# 2002 Altima Repair Manual



## fourzs (Jan 18, 2005)

Does any know if a repair manual for a 2002 Altima is published? The latest I can find is 2001 and it is my understanding that a number of changes took place in the redesigned 2002 model. I called the local dealer and according to them, Nissan doesn't sell a repair manual.

Thanks Four Z's.


----------



## lshadoff (Nov 26, 2002)

You can download a 2002 Altima FSM at www.phatg20.net

You have to join to get it.

Lew


----------



## fourzs (Jan 18, 2005)

*Thanks for your help!*

Ishadoff Thanks for the information. It is appreciated.

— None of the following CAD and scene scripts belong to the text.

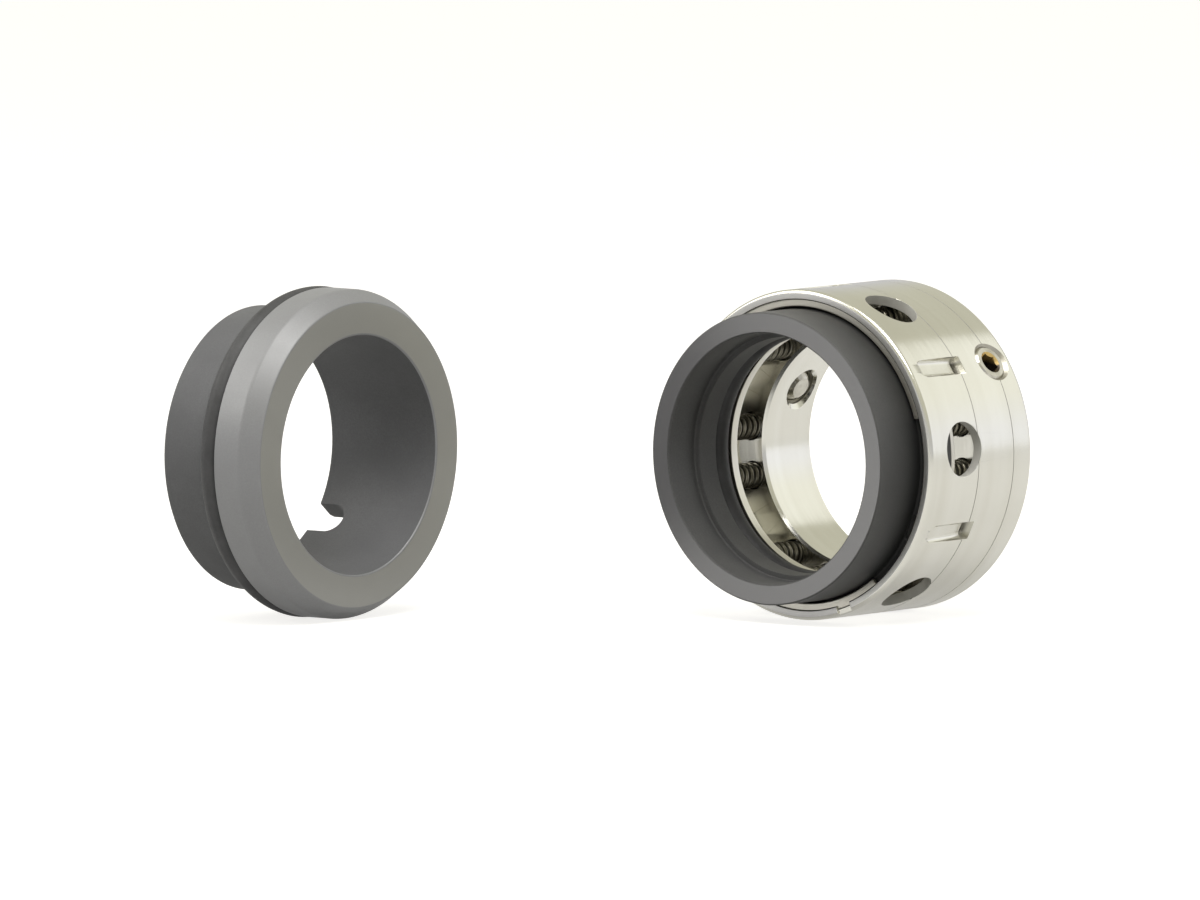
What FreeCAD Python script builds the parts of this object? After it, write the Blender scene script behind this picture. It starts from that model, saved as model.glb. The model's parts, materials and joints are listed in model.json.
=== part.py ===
import FreeCAD, Part
import math
import os

# A component mechanical seal for a 50 mm shaft, as its two halves stand side by side.
# The rotary head is gripped on the shaft by set screws. Its steel retainer holds a sliding
# primary ring that twelve springs push forward. The stationary seat sits in the housing on
# its rubber ring, and the primary ring runs against the seat's face.
#
# The head's shaft axis is the Y axis. Its running face looks towards -Y, the set screws lie in
# the plane y = 0, and Z is up. The seat's axis runs along X and its face looks towards +X.
# Both stand on one level surface. Lengths are in millimetres and angles in degrees. An angle
# on a ring is counted from its top, towards +X on the head and towards +Y on the seat.

# Clearances
shaft_play = 0.02      # between the shaft and the retainer's bore
ring_play = 0.3        # between the shaft and the primary ring
slide_gap = 0.2        # around what slides inside the shell
contact_gap = 0.05     # left where one piece lies against another
lug_play = 0.25        # on each side of a drive lug in its slot
pocket_play = 0.2      # around a spring in its pocket
thread_play = 0.05     # between a set screw and its tapped hole

# Shaft
shaft_radius = 25.0

# Retainer: a thin shell in front of a solid collar
shell_height = 10.1    # from the shaft's surface to the shell's outside
shell_wall = 2.2
chamber_length = 18.6
collar_length = 16.1
back_round = 1.4
bore_chamfer = 0.6
lip_chamfer = 0.5

# Snap ring inside the shell's lip
groove_setback = 0.35
groove_depth = 0.8
snap_thickness = 1.2
snap_width = 2.2
snap_gap_middle = 108.0
snap_gap_angle = 70.0
notch_angle = 160.0
notch_width = 3.6

# Windows through the shell
window_count = 6
window_radius = 5.8
window_setback = 7.2
first_window_angle = 26.0

# Pressed dents, which stand inside the shell as drive lugs
dent_lip_land = 3.5
dent_collar_land = 0.5
dent_width = 4.2
dent_rounding = 1.1    # along both sides of a dent's floor
dent_front_depth = 0.8
dent_middle_depth = 1.5
dent_back_depth = 2.4
dent_front_ramp = 1.5
dent_back_ramp = 3.7
dent_floor_end = 0.8
lug_height = 1.5
lug_side_wall = 0.6
lug_ramp = 1.4
lug_setback = 0.35

# Primary ring
nose_reach = 11.8
nose_snap_gap = 0.45   # between the nose and the snap ring around it
nose_bore_step = 1.3
nose_bore_depth = 8.8
nose_chamfer = 0.3
flange_length = 8.25
flange_wall = 1.0      # between the rubber ring's room and the bottom of a lug's slot
oring_room_play = 0.9  # along the shaft, beside the rubber ring in its room
slot_floor_gap = 0.2

# Rubber rings; the one on the shaft fills the room that the primary ring leaves it
seat_oring_section = 4.8
oring_stretch_gap = 0.05

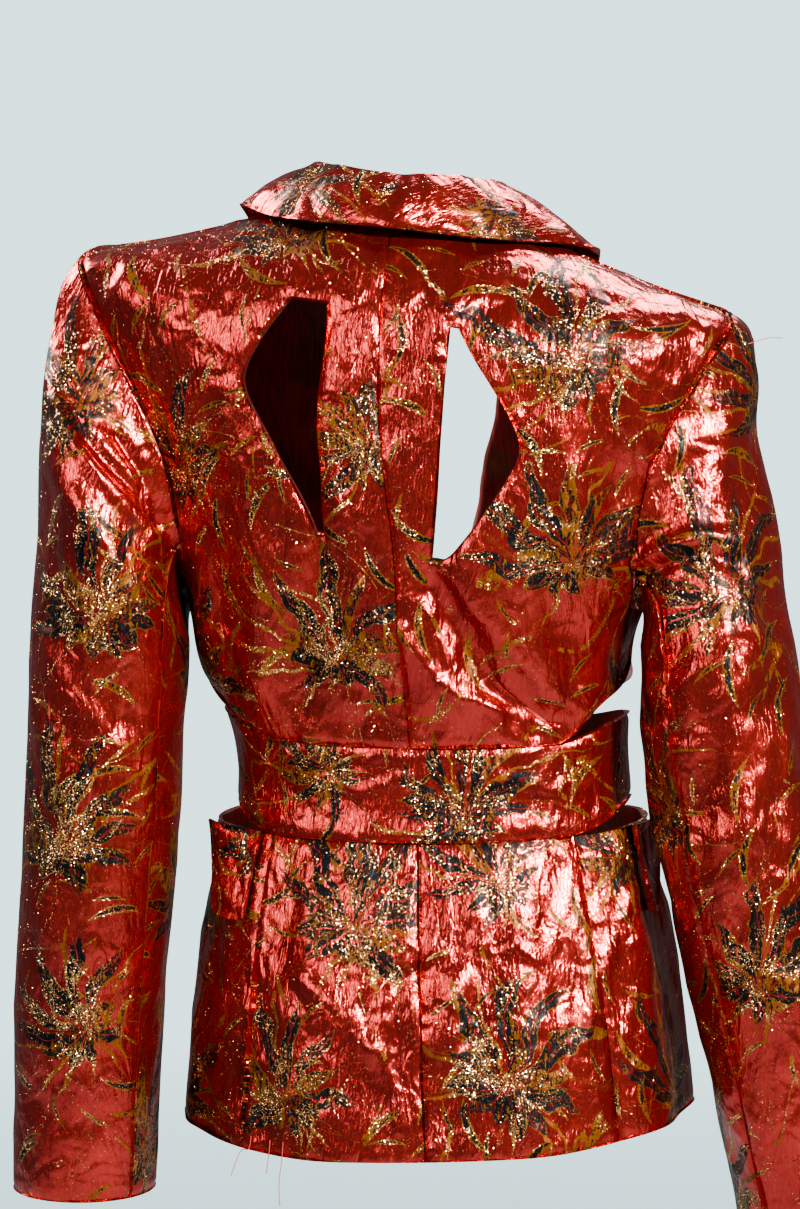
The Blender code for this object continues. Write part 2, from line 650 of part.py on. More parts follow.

Four Z's

PS: I've got a 2001 Buick LeSabre, do you know if there are downloaded FSM's for it too?


----------



## KA24Tech (Feb 2, 2004)

For a printed version of the factory service manual which you need to purchase go to http://www.nissan-techinfo.com/nissan/product.asp?dept_id=208&sku=SM2E-1L31U2 

For the Buick go to http://www.helminc.com/helm/Result....dule=&mscsid=T4SCT87BMWJQ8M4HXGQVLP20X6TM8NU6
Also Haynes has a manual for the LeSabre

Other than the Haynes none of the service manuals are cheap.

For most cars go to www.books4cars.com

Troy


----------